A judge has rejected the city's request to dismiss a lawsuit brought by parents trying to speed up the effort to get polychlorinated biphenyls removed from schools.
As many as 800 city schools have been found to have PCBs in lights or insulation installed before 1979.
The New York City Department of Education gave itself 10 years to remove them from schools, but parents and public interest lawyers sought to expedite the removal, saying the long timeline endangers children.
Parents protested last year about the toxins.
"There have been leaks at our school we have found little droplets under chairs," said Daniella Liebling, whose son attends the Brooklyn New School.
City lawyers tried to have the lawsuit dismissed, but Judge Sterling Johnson said their claims were "illogical" and accused them of dragging their feet.
“With the cognitive development of children at stake, it would have been refreshing to see humanitarian concerns trump the compulsion to delay litigation with quite so many spurious arguments," Johnson wrote in his decision. "But some dreams remain deferred."
"Judge Sterling Johnson actually quotes Langston Hughes," said Christina Giorgio of New York Lawyers for the Public Interest. "He makes numerous references to the fact that parents really are entitled to have answers from the city, and that PCBs are toxic.
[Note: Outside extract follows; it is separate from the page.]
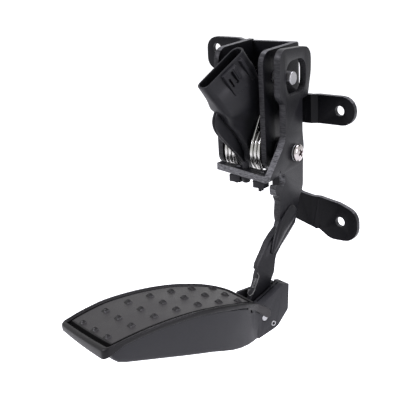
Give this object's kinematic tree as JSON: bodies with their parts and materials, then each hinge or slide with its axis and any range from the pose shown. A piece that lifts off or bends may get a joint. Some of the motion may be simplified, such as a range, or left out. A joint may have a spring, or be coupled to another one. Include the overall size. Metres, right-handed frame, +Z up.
{
  "type": "accelerator pedal",
  "caption": "Hanging accelerator pedal with sheet-steel bracket, rotary position sensor, sprung arm and hinged foot pad.",
  "frame": {"origin": "on the mounting plane, on the upper right ear's back face, level with that ear's stud hole and 10 mm inboard of its centre", "axes": "+Y into the bulkhead, square to the ears' back faces; +X along the pivot axis to the driver's right; +Z up"},
  "size_m": [0.1273, 0.2245, 0.1949],
  "materials": {
    "black_coat": "satin black powder coat over pressed steel",
    "plain_steel": "plain turned steel",
    "zinc_steel": "bright zinc plate",
    "spring_steel": "drawn spring wire",
    "black_plastic": "moulded black plastic with a fine grain",
    "tread_rubber": "charcoal moulded tread",
    "contact_metal": "tinned contact metal"
  },
  "bodies": {
    "bracket_assembly": {"mount_bracket": "black_coat", "stop_pin": "plain_steel", "shaft_bush_left": "black_plastic", "shaft_bush_right": "black_plastic", "spring_drum_left": "black_plastic", "spring_drum_right": "black_plastic", "sensor_housing": "black_plastic", "sensor_cover": "black_plastic", "connector_terminals": "contact_metal", "return_spring_left": "spring_steel", "return_spring_right": "spring_steel"},
    "arm_assembly": {"pedal_arm": "black_coat", "pivot_shaft": "plain_steel", "pivot_screw": "zinc_steel", "pivot_washer": "plain_steel", "arm_spacer": "plain_steel", "shaft_clip": "plain_steel", "sensor_rotor": "black_plastic", "spring_seat_left": "black_plastic", "spring_seat_right": "black_plastic", "flange_peg": "black_plastic", "pad_hinge_bush": "black_plastic"},
    "pad_assembly": {"pad_base": "black_plastic", "pad_tread": "tread_rubber", "pad_hinge_pin": "plain_steel", "pad_roll_pin": "plain_steel", "pad_return_spring": "spring_steel"}
  },
  "joints": [
    {"name": "pedal_pivot", "type": "hinge", "parent": "bracket_assembly", "child": "arm_assembly", "pos_m": [-0.0114, -0.0307, -0.02675], "axis": [1, 0, 0], "range_deg": [0, 16], "stiffness_Nm_per_rad": 6, "springref_deg": -34.38, "deforming": ["return_spring_left", "return_spring_right"]},
    {"name": "pad_hinge", "type": "hinge", "parent": "arm_assembly", "child": "pad_assembly", "pos_m": [-0.0161, -0.0833, -0.13175], "axis": [0.9397, -0.342, 0], "range_deg": [0, 8], "stiffness_Nm_per_rad": 1, "springref_deg": -20.05, "deforming": ["pad_return_spring"]}
  ]
}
Their impacts are well known, and what the city is doing with regard to insisting on this 10-year plan is simply irresponsible."
In response, New York City Corporate Council said it disagreed with the ruling, stressing that nothing is more important than the health of the city's children.
The Department of Education said that fixtures have been fixed in 92 buildings, with work planned for another 97 buildings this summer.
PCBs were banned in 1979, and exposure can affect the immune and nervous systems.
Liebling says the city told her that her son's school is on the fast track for repairs within five years but is hoping more will be done even sooner.